Шрифт:
Интервал:
Закладка:
18-го: «В Юнфергофе поутру генерал-фельтмаршал Шереметев из своих хором ходил в хоромы к светлейшему князю генера-лу-фельтмаршалу Меншикову и, побыв с полчаса, светлейший князь с своею княгинею кушал у фельтмаршала Шереметева, при том генералы: князь Репнин, Рен, генерал-маеор Боур, брега-дир Чириков и протчие были генералы-отъютанты и офицеры…»
20-го: «Генерал-фельтмаршал господин Шереметев кушал в Юнфергофе у себя на квартере; при нем были: брегадир Чириков и протчие. А после обеда пришел светлейший князь генерал-фельтмаршал Меншиков, сиятельный князь генерал Репнин, генерал-лейтенант Фанвердин, генералы-маеоры Айгустов, Келин и иные афицеры и забавились до самаго вечера».

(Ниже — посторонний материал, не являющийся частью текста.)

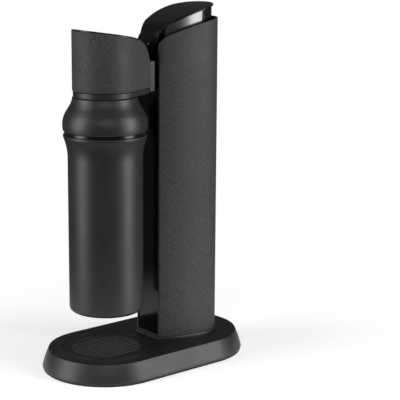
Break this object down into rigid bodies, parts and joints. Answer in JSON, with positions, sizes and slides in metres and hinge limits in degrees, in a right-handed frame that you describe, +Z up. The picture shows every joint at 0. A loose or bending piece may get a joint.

21 апреля в дневнике, очевидно, в качестве редкого случая отмечено, что фельдмаршал «кушал в Юнфергофе у себя в хоромах, а посторонних при нем не было…» Впрочем, «после кушанья, — читаем дальше, — был сиятельный князь генерал Репнин, генерал Рен, генерал-лейтенант Боур, генерал-маеор Айгустов и протчие афицеры»{47}.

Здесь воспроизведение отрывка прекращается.